If it may be conceded that silence shall be construed into an implied waiver of the time limit fixed by the parties, and that, therefore, it is necessary for a party, who desires to terminate the authority of arbitrators, to notify the other party of such desire before an award is made, in that event the appellants must fail because such notice *50was given before the' award was made or filed. To avoid this notice, however, it is argued that the respondent had knowledge of the award, and only objected when he learned that the award would be adverse to him.

We think the record fails to show that respondent knew what the award was to be, before he served his notice of revocation. It is true that three of the affidavits filed by the appellants state that prior to the 10th day of July, 1902, “the said E. Lobe well knew what the award of said arbitrators was to be, and well knew that they had agreed thereto.” No facts are stated showing how or why he knew, or from whom he obtained this information. Mr. Lobe, however, says that he was told by Mr. Johnstone on July 7, 1902, that the award had not then been settled upon, and that on July 10 he did not know what the award was to be. Mr. Heuf elder, one of the arbitrators, makes an affidavit in which he states “that on the 10th day of July, 1902, the award of the arbitrators had not yet been definitely settled upon; that while the general sentiment of the arbitrators was known among themselves, the exact amount which was to be awarded had not yet been agreed upon.”
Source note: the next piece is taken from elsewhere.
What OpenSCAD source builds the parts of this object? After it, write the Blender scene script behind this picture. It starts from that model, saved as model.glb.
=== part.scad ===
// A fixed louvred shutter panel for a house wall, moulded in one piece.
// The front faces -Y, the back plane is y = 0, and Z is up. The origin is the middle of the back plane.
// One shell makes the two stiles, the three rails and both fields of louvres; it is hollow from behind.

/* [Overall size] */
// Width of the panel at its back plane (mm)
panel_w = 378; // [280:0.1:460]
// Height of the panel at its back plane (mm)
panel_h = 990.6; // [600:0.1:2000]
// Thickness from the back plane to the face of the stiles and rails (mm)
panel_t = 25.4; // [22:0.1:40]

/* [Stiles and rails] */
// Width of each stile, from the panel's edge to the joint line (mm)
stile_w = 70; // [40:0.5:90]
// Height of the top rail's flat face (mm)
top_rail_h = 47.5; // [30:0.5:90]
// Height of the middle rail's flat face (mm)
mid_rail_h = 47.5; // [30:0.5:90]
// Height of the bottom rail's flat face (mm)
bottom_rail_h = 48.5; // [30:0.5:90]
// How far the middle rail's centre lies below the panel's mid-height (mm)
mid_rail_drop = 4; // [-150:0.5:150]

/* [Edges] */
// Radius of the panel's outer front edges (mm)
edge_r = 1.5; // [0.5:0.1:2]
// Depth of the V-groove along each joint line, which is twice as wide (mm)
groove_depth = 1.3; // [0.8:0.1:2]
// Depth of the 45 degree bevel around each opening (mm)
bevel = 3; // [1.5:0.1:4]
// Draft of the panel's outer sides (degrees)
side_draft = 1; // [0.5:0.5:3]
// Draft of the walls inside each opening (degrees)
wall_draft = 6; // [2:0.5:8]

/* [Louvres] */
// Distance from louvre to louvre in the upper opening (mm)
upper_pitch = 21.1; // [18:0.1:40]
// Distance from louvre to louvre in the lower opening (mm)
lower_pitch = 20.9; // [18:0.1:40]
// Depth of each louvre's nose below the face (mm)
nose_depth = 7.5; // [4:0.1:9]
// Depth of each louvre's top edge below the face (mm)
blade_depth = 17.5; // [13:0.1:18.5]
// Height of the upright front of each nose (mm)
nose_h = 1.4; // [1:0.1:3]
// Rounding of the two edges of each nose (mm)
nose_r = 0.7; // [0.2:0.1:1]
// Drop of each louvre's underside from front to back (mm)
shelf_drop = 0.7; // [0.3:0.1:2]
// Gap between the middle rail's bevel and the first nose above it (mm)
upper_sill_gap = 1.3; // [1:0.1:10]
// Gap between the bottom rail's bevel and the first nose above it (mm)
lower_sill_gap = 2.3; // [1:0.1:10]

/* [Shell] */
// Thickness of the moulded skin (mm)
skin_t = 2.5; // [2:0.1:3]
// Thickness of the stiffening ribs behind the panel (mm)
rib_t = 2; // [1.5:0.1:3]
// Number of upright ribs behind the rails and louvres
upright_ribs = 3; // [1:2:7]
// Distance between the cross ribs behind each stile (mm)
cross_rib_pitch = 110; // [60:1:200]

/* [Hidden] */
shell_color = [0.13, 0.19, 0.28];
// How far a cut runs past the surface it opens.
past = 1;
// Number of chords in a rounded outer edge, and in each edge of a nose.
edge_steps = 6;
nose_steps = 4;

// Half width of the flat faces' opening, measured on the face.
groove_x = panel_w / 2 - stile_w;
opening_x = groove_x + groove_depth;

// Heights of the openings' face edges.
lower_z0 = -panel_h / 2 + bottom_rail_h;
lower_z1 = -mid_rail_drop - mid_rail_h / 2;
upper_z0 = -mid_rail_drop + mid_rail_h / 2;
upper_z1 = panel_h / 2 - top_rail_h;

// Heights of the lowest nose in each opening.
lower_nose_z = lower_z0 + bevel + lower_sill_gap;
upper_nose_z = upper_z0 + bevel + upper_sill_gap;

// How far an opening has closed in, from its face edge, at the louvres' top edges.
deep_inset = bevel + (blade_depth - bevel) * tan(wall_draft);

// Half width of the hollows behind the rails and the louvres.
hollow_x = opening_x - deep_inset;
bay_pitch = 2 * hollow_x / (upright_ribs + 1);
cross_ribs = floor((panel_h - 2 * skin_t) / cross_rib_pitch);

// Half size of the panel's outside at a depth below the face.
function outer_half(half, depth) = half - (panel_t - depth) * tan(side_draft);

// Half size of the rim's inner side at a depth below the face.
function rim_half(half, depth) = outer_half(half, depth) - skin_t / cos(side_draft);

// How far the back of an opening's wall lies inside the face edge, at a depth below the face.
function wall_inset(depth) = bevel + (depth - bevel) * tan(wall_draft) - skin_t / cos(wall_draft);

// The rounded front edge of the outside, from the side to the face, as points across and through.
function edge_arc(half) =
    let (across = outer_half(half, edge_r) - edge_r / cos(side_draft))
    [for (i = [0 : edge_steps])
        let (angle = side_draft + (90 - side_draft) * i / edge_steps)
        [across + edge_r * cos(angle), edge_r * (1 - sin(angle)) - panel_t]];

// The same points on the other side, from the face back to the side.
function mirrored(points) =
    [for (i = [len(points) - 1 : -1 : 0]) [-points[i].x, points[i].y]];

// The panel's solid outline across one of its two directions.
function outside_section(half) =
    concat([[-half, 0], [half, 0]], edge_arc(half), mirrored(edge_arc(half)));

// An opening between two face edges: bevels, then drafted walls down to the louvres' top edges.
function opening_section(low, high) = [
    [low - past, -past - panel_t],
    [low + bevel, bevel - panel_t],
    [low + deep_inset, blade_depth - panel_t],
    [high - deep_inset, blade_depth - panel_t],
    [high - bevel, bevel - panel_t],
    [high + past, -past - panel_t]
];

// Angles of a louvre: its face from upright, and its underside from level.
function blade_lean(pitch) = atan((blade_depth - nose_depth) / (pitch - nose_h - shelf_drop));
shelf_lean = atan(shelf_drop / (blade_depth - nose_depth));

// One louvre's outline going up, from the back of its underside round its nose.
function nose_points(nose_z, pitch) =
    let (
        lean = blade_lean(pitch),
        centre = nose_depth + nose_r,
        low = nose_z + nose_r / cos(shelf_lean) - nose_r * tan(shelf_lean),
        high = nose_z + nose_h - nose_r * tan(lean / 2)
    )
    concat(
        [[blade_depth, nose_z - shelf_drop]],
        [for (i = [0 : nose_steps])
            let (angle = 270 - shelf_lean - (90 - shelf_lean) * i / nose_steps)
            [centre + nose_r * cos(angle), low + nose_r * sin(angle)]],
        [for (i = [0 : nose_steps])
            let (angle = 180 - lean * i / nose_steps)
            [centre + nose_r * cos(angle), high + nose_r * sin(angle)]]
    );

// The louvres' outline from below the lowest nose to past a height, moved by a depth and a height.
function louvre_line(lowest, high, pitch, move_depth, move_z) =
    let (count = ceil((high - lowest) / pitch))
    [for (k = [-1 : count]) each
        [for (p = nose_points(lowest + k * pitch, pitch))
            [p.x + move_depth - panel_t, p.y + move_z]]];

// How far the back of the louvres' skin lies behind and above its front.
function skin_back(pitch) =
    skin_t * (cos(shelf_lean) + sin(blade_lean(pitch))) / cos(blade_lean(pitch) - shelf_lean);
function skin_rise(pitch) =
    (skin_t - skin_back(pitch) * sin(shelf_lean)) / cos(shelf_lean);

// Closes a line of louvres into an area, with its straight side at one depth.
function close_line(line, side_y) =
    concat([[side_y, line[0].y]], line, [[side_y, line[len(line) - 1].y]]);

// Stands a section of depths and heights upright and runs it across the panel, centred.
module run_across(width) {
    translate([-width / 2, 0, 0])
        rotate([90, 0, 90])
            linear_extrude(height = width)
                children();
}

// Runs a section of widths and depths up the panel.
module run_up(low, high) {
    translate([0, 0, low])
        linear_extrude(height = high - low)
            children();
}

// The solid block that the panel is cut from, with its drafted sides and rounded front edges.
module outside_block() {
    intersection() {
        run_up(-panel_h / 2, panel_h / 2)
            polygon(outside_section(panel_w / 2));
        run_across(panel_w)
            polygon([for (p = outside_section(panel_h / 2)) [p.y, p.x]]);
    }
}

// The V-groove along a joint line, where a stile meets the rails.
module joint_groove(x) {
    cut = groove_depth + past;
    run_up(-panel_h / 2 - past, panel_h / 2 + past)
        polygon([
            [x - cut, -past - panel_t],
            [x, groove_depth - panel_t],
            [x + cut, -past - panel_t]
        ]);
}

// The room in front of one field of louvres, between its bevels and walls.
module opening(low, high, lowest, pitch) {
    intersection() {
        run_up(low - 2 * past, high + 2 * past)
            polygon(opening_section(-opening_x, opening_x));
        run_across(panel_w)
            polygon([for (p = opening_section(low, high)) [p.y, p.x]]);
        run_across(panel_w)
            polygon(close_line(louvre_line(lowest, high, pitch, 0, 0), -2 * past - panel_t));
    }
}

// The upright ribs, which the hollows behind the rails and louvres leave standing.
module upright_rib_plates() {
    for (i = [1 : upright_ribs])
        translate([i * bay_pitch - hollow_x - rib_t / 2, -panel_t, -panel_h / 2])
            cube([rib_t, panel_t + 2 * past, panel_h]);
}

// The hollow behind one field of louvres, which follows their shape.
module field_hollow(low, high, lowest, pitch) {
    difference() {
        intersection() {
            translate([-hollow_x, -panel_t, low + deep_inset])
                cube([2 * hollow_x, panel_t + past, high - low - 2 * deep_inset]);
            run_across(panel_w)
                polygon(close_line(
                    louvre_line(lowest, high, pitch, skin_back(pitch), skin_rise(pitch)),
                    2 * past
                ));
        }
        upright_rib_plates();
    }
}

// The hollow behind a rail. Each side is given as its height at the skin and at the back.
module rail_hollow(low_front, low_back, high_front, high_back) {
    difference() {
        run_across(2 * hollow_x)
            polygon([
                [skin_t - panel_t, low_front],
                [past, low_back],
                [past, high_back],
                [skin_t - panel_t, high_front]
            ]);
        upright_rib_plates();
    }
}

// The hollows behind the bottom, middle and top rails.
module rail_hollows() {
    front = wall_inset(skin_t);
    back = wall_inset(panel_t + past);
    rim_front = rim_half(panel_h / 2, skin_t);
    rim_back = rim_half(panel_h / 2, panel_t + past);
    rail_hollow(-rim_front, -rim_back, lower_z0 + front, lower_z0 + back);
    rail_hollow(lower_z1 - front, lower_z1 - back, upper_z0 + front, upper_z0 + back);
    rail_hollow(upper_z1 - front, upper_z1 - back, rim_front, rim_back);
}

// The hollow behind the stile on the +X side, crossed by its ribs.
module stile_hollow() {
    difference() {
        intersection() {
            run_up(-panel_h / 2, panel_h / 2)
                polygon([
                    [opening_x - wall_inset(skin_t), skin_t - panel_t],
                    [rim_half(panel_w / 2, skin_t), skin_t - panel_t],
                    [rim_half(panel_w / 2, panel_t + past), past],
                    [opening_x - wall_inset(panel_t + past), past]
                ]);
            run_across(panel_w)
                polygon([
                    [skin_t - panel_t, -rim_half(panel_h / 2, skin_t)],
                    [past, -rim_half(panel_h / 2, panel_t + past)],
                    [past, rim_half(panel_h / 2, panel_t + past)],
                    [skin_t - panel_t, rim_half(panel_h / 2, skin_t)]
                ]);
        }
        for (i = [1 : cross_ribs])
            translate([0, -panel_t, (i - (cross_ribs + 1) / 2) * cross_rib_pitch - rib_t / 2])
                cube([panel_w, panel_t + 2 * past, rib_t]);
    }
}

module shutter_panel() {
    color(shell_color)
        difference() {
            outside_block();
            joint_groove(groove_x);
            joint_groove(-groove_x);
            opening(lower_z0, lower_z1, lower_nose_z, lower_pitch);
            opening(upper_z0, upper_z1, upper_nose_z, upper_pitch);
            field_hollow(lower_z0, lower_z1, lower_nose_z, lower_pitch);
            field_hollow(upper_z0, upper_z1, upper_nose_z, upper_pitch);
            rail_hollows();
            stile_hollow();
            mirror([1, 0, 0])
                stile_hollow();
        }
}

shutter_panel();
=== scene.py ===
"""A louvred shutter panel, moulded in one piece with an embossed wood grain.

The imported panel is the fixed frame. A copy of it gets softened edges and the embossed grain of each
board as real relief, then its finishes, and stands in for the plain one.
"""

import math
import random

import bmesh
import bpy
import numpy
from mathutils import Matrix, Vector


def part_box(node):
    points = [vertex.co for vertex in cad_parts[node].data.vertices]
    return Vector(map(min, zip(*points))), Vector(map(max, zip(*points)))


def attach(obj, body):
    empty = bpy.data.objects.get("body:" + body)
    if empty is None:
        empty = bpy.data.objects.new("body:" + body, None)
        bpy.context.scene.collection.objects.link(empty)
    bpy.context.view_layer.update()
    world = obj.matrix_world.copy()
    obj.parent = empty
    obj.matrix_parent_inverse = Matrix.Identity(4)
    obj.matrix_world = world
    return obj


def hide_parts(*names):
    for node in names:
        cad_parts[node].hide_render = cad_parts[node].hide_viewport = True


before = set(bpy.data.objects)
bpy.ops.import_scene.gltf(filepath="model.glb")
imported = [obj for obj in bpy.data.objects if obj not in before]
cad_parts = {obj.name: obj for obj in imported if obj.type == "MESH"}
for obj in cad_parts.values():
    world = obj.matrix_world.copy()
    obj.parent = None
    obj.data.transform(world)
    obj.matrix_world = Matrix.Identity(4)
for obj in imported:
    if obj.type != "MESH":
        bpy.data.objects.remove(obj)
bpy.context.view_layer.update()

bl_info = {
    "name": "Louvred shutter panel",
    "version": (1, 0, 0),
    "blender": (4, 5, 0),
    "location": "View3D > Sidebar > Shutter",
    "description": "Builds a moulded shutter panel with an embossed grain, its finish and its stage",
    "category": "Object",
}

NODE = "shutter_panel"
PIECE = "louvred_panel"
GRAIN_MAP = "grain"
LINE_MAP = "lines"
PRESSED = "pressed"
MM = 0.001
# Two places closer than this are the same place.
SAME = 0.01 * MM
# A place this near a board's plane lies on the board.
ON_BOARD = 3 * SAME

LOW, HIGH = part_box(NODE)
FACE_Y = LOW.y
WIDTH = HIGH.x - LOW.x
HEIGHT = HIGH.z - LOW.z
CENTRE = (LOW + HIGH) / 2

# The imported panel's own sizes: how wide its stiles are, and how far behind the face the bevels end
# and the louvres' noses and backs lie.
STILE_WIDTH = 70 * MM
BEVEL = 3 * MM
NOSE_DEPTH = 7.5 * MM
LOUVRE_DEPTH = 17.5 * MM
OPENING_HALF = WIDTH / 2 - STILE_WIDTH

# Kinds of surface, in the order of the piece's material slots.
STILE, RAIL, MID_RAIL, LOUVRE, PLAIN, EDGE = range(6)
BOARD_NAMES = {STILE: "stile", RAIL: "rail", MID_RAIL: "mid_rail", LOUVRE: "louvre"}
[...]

Upon the face of the record, the court appeared to be without jurisdiction to affirm the award, because it was made without the time agreed upon by the contract. If there had been a waiver of the time limit, it devolved upon appellants to show it by a preponderance of the evidence. The affidavits are not sufficient for that purpose. Upon any view of the case, we think the lower court was right in quashing the award.

The judgment is therefore affirmed.

Fullerton, C. J., and Dunbar, Anders, and Hadley, JJ., concur.